EXERCISE PROMPT: Look through the data below. Show each line where the string "caption" occurs.
-- Start RECORDS FOR PROCESSING --
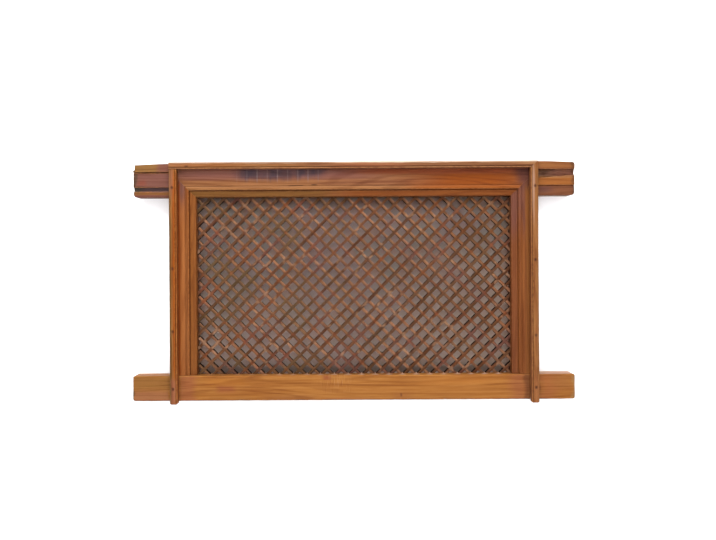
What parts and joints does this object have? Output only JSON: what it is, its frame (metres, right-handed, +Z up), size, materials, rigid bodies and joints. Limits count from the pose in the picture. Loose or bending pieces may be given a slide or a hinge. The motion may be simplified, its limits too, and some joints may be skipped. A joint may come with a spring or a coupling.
{
  "type": "window grille",
  "caption": "Wooden window grille: a fine diagonal lattice in a moulded frame, with long rails that run past the stiles as horns and battens nailed on the front.",
  "frame": {"origin": "on the flat back of the top rail, halfway along the window and halfway up the rail", "axes": "+X to the right seen from the front, +Y out of the back towards the wall, +Z up"},
  "size_m": [1.55, 0.0783, 0.841],
  "materials": {
    "rail_wood": "old waxed softwood, stained and split on the horns",
    "pale_rail_wood": "waxed softwood, lighter and yellower",
    "stile_wood": "waxed softwood, red brown",
    "batten_wood": "waxed softwood with worn arrises",
    "lattice_wood": "thin dry bars, rubbed and dusty",
    "rusted_iron": "dark rust"
  },
  "bodies": {
    "root": {"top_rail": "rail_wood", "bottom_rail": "pale_rail_wood", "left_stile": "stile_wood", "right_stile": "stile_wood", "lattice": "lattice_wood", "top_batten": "batten_wood", "left_batten": "batten_wood", "right_batten": "batten_wood", "left_nail_1": "rusted_iron", "left_nail_2": "rusted_iron", "left_nail_3": "rusted_iron", "left_nail_4": "rusted_iron", "right_nail_1": "rusted_iron", "right_nail_2": "rusted_iron", "right_nail_3": "rusted_iron", "right_nail_4": "rusted_iron"}
  },
  "joints": []
}
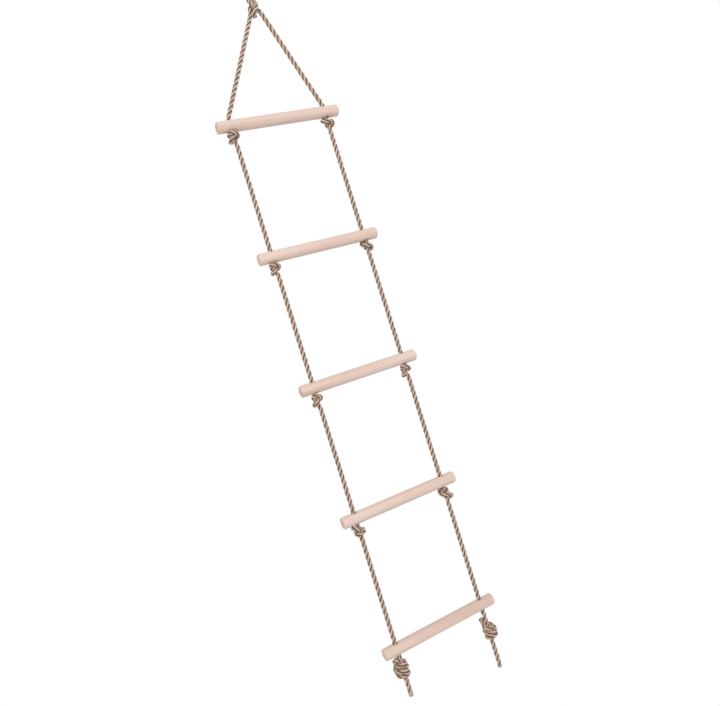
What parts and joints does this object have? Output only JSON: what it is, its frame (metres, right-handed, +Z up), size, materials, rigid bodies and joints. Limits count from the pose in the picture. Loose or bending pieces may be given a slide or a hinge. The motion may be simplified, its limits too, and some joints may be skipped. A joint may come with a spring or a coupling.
{
  "type": "rope ladder",
  "caption": "Hanging escape rope ladder: round wooden rungs resting on knots in two laid ropes, gathered over the first rung into one knot and hanging loop.",
  "frame": {"origin": "the point where a hook bears on the inside of the hanging loop's crown", "axes": "+Z up along the hanging ladder, +X along the rungs to the side with the longer tail, Y across the ladder, the way a climber faces it"},
  "size_m": [0.292, 0.038, 1.734],
  "materials": {
    "rope": "three-strand laid hemp, rough",
    "wood": "pale sanded hardwood, unvarnished"
  },
  "bodies": {
    "hanger": {"hanging_loop": "rope"},
    "head": {"top_knot": "rope"},
    "step_1": {"leg_left": "rope", "leg_right": "rope", "rung_1": "wood", "knot_left_1": "rope", "knot_right_1": "rope"},
    "step_2": {"rope_left_2": "rope", "rope_right_2": "rope", "knot_left_2": "rope", "knot_right_2": "rope"},
    "step_3": {"rope_left_3": "rope", "rope_right_3": "rope", "knot_left_3": "rope", "knot_right_3": "rope"},
    "step_4": {"rope_left_4": "rope", "rope_right_4": "rope", "knot_left_4": "rope", "knot_right_4": "rope"},
    "step_5": {"rope_left_5": "rope", "rope_right_5": "rope", "knot_left_5": "rope", "knot_right_5": "rope"},
    "rung_2": {"rung_2": "wood"},
    "rung_3": {"rung_3": "wood"},
    "rung_4": {"rung_4": "wood"},
    "rung_5": {"rung_5": "wood"},
    "tail_left": {"tail_left": "rope"},
    "tail_right": {"tail_right": "rope"}
  },
  "joints": [
    {"name": "side_swing", "type": "hinge", "parent": "hanger", "child": "head", "pos_m": [0, 0, -0.088], "axis": [0, 1, 0], "range_deg": [-30, 30]},
    {"name": "fore_aft_swing", "type": "hinge", "parent": "head", "child": "step_1", "pos_m": [0, 0, -0.119], "axis": [1, 0, 0], "range_deg": [-75, 75]},
    {"name": "fold_2", "type": "hinge", "parent": "step_1", "child": "step_2", "pos_m": [-0.018, 0, -0.42855], "axis": [-1, 0, 0], "range_deg": [-120, 120]},
    {"name": "fold_3", "type": "hinge", "parent": "step_2", "child": "step_3", "pos_m": [-0.018, 0, -0.72855], "axis": [1, 0, 0], "range_deg": [-120, 120]},
    {"name": "fold_4", "type": "hinge", "parent": "step_3", "child": "step_4", "pos_m": [-0.018, 0, -1.02855], "axis": [-1, 0, 0], "range_deg": [-120, 120]},
    {"name": "fold_5", "type": "hinge", "parent": "step_4", "child": "step_5", "pos_m": [-0.018, 0, -1.32855], "axis": [1, 0, 0], "range_deg": [-120, 120]},
    {"name": "rung_2_slide", "type": "slide", "parent": "step_2", "child": "rung_2", "axis": [0, 0, 1], "range_m": [0, 0.195]},
    {"name": "rung_3_slide", "type": "slide", "parent": "step_3", "child": "rung_3", "axis": [0, 0, 1], "range_m": [0, 0.195]},
    {"name": "rung_4_slide", "type": "slide", "parent": "step_4", "child": "rung_4", "axis": [0, 0, 1], "range_m": [0, 0.195]},
    {"name": "rung_5_slide", "type": "slide", "parent": "step_5", "child": "rung_5", "axis": [0, 0, 1], "range_m": [0, 0.195]},
    {"name": "tail_left_bend", "type": "hinge", "parent": "step_5", "child": "tail_left", "pos_m": [-0.132, 0, -1.64155], "axis": [1, 0, 0], "range_deg": [-80, 80]},
    {"name": "tail_right_bend", "type": "hinge", "parent": "step_5", "child": "tail_right", "pos_m": [0.096, 0, -1.662], "axis": [1, 0, 0], "range_deg": [-80, 80]}
  ]
}
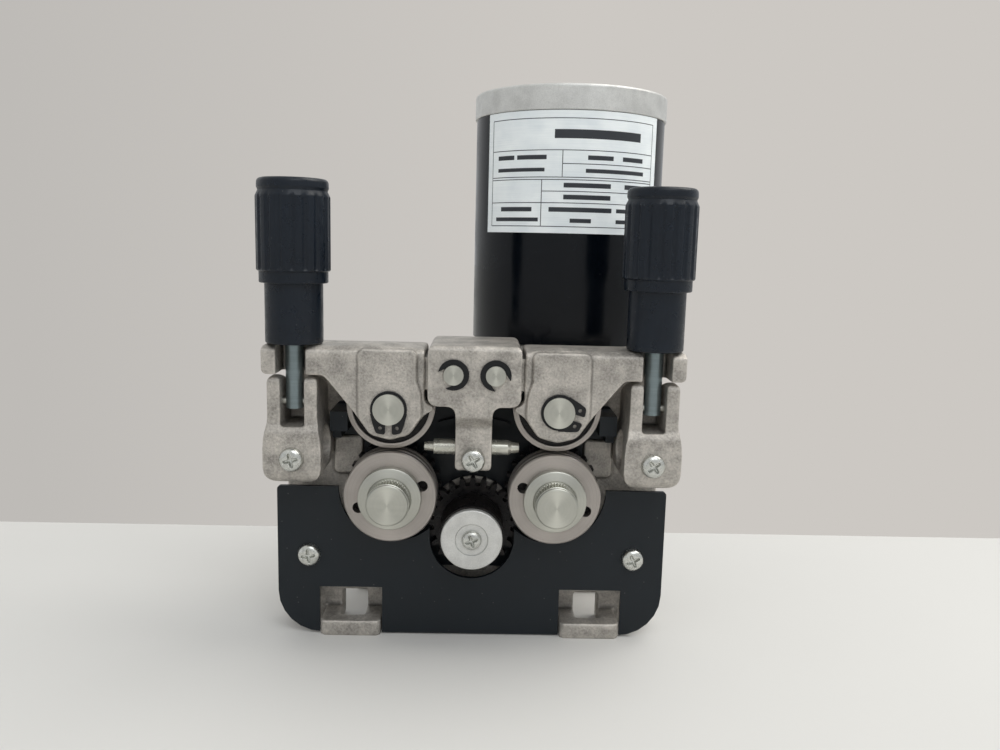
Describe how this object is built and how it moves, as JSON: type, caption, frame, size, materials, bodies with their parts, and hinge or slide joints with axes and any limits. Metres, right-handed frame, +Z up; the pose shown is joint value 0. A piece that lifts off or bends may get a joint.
-- End RECORDS FOR PROCESSING --
OUTPUT OF THE EXERCISE:
  "caption": "Wooden window grille: a fine diagonal lattice in a moulded frame, with long rails that run past the stiles as horns and battens nailed on the front.",
  "caption": "Hanging escape rope ladder: round wooden rungs resting on knots in two laid ropes, gathered over the first rung into one knot and hanging loop.",
Describe how this object is built and how it moves, as JSON: type, caption, frame, size, materials, bodies with their parts, and hinge or slide joints with axes and any limits. Metres, right-handed frame, +Z up; the pose shown is joint value 0. A piece that lifts off or bends may get a joint.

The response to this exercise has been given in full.